Problems with the Contract.
- (i) It was a 3 year agreement with no real way out. The lesson here is that an association should only sign a contract, which allows for a 30 day termination notice…with or without cause.
- (ii) If the association wanted to terminate prior to the expiration of the contract, it would still owe all the remaining fees on the 3 year term. The association had 2 years remaining on the agreement. The management fees were $1,100 a month, which meant 2 years of unearned fees totaled $26,400.
- (iii) The contract could only be terminated without penalty by providing the management company with written notice of the breach. The company then had 30 days to “correct” the issue. This two bites of the apple clause is detrimental to an association. The breach may not be correctible, or the company may allege the complaints are not a substantial breach of contract. (This happened to the above association.)
Problems with the Bank.
A management company is an agent, who holds the association’s funds in trust. In other words, it is still the association’s money, even though the bank account is titled in the management company’s name as acting on the behalf of the association.
In the past, when a management company was holding an association’s funds hostage, I would advise the Board to go directly to the bank and have the funds transferred into the name of association, or the name of a new management company. The bank simply wanted a letter from counsel stating the management company had been terminated as agent, along with proof of the current Board members’ authority to control the Association’s funds.
Regarding the association I recently represented, the bank informed the Board that the money would only be released upon permission from the management company. The bank’s stance was legally questionable, since the funds belong to the association, and the association had not entered into such a prior arrangement with the bank.

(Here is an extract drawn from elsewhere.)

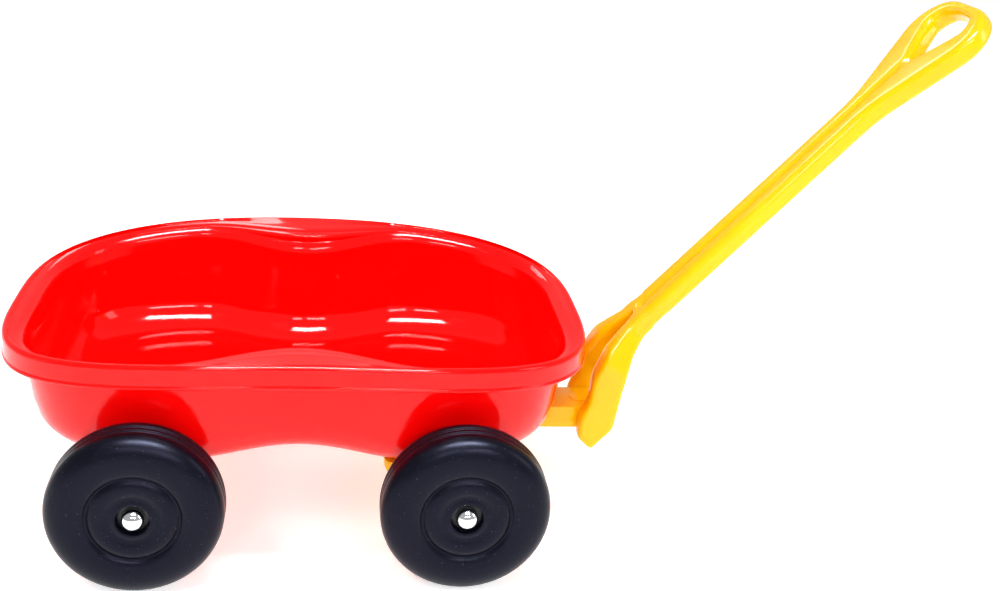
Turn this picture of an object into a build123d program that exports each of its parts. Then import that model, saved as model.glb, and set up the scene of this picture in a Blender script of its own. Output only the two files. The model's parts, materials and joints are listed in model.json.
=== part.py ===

Illegal Contract Penalty. It is likely a Georgia court would find a termination fee of $26,400 to constitute an invalid contract penalty. A contract can include a ‘liquidated damages’ clause for terminating prior to the agreement’s expiration, but the amount must be a reasonable estimate of actual damages to the other party. A typical liquidated damages amount would amount to something like one or two months’ worth of fees.

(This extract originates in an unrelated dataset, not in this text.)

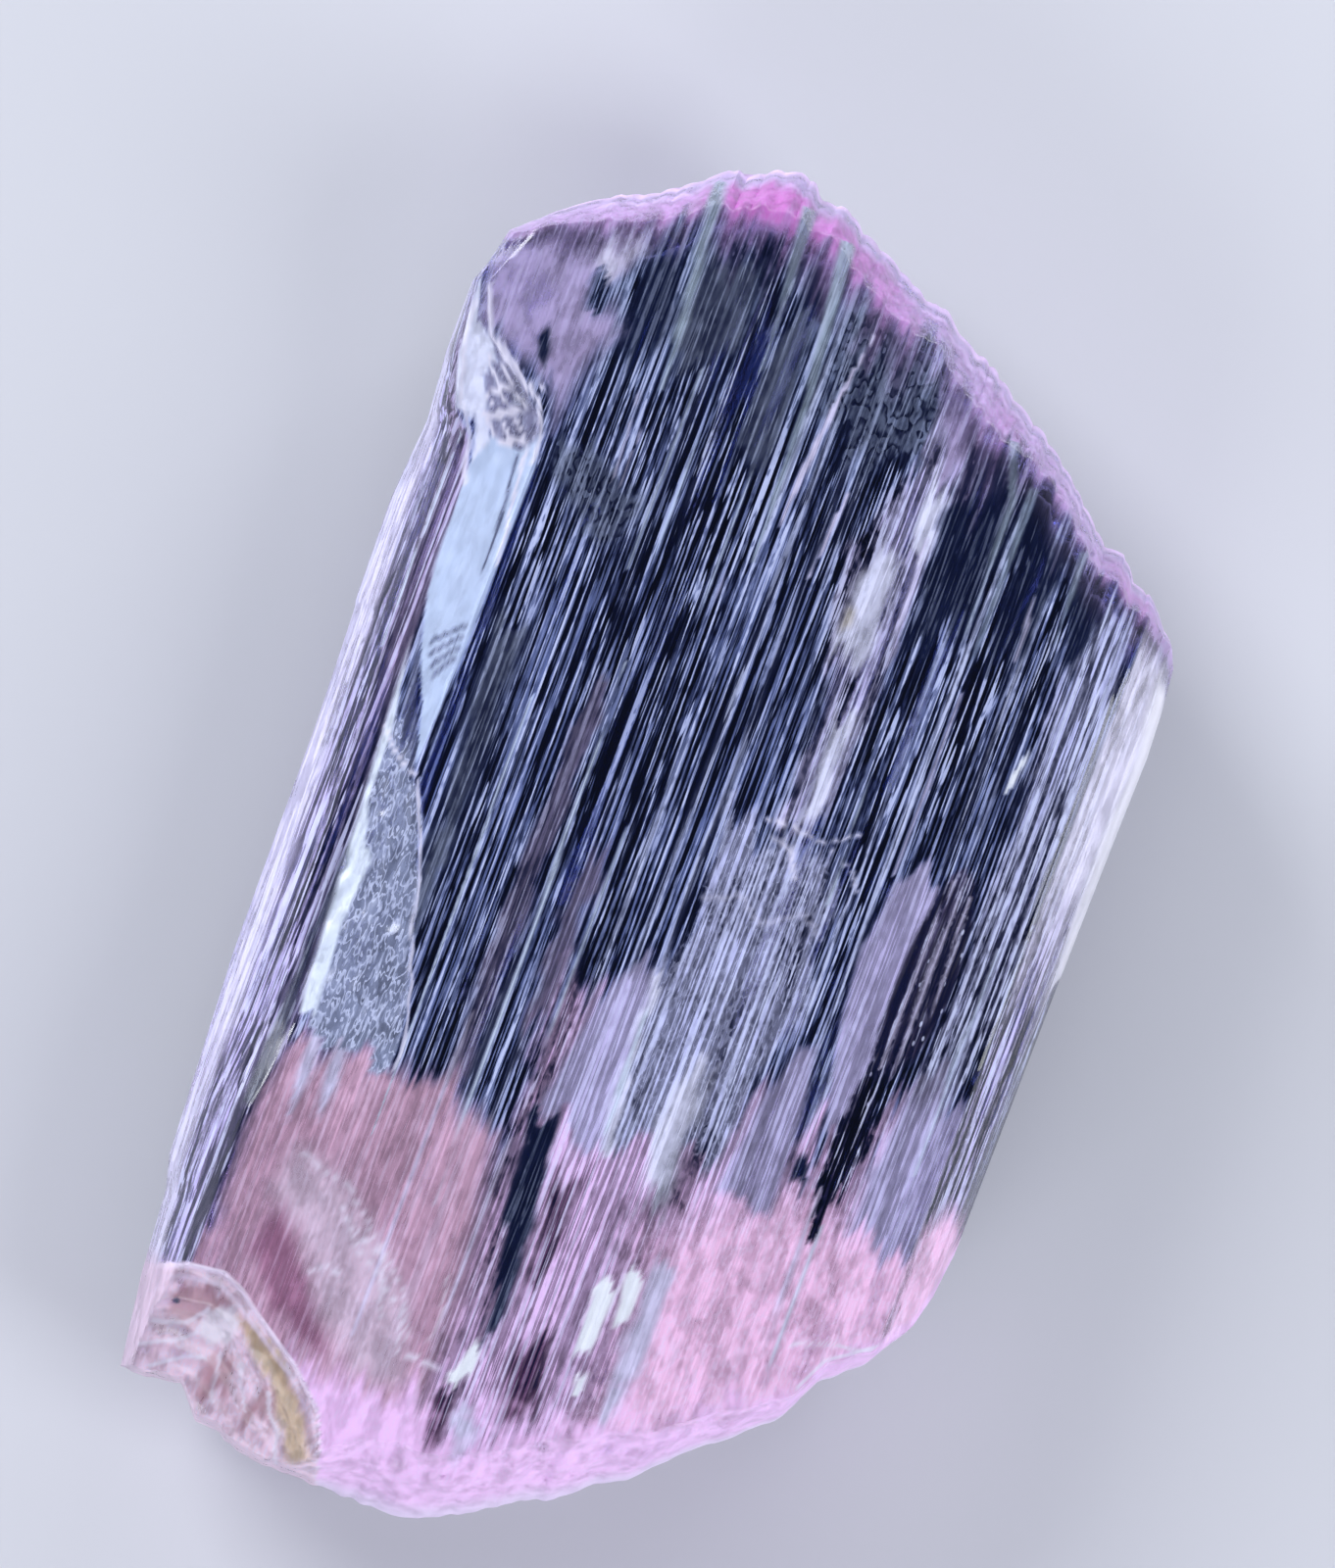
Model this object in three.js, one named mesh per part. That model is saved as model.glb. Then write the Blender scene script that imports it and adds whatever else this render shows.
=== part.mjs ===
import * as THREE from 'three';

// A flattened kunzite crystal, in millimetres. It lies on its back face: X runs across the broad faces,
// Y along the growth axis towards the natural tip, Z out of the broad front face.
const thickness = 12;

// The belt is the sharp outline where front and back meet. It lies lower at the broken end.
const beltHeight = 6.4;
const brokenBeltHeight = 4.8;
const beltWander = 0.35;

// The two ends of the outline, seen from the front, as [x, y] from left to right.
const tipEdge = [
  [-17.7, 25.3], [-15.5, 27.3], [-13.5, 28.6], [-12.2, 29.1], [-10.2, 30.5], [-9.1, 31.5], [-8.6, 31.6],
  [-8.3, 31.4], [-7.1, 32.2], [-5.9, 32.5], [-5.2, 32.3], [-4.6, 31.6], [-3.7, 31.7], [-3.2, 31.6],
  [-2.4, 31.0], [-0.6, 30.2], [0.3, 29.7], [1.8, 28.9], [2.2, 29.0], [2.7, 28.8], [3.4, 28.2], [4.4, 27.6],
  [5.3, 27.3], [7.2, 26.0], [8.8, 25.1], [10.7, 23.6], [13.3, 21.2], [14.2, 21.2], [14.8, 20.5],
  [15.2, 20.0], [15.9, 19.9], [16.7, 19.1], [17.7, 18.0], [18.2, 17.0],
];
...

Cure of Breach Provisions. As pointed out above, it could be impossible to cure certain types of breaches. As an extreme example, if a mistake by the management company causes the death of a resident at the pool, how is the management company supposed to correct the breach? The other obstacle can be a bad faith refusal on the part of the management company to admit a breach exists. Although a second bite of the apple clause is not outright illegal, such a provision is totally unworkable.

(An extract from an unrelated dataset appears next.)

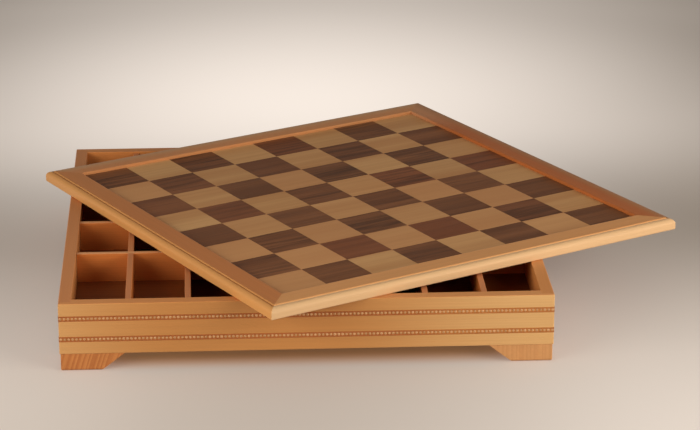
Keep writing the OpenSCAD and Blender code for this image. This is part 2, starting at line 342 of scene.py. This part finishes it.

Georgia 30 Day Turnover Requirement. Pursuant to Georgia statute, a management company must turn over all funds and records within thirty days from the association “terminating a management contract.” Although this is an important law, the trouble is when a management company retains whatever amount of funds it feels entitled to, or alleges a contract has not been properly “terminated.”
The best way for a Board to avoid all of these pitfalls is by having association counsel review the proposed contract prior to signing. Either way, it should contain the following provisions:
- Termination with thirty day notice.
- The date of the notice is the same as the “termination date” for purposes of Georgia statute.
- Two Board members will be additional signatories on the bank account, with full powers to transfer all of the funds directly to the association or another management company.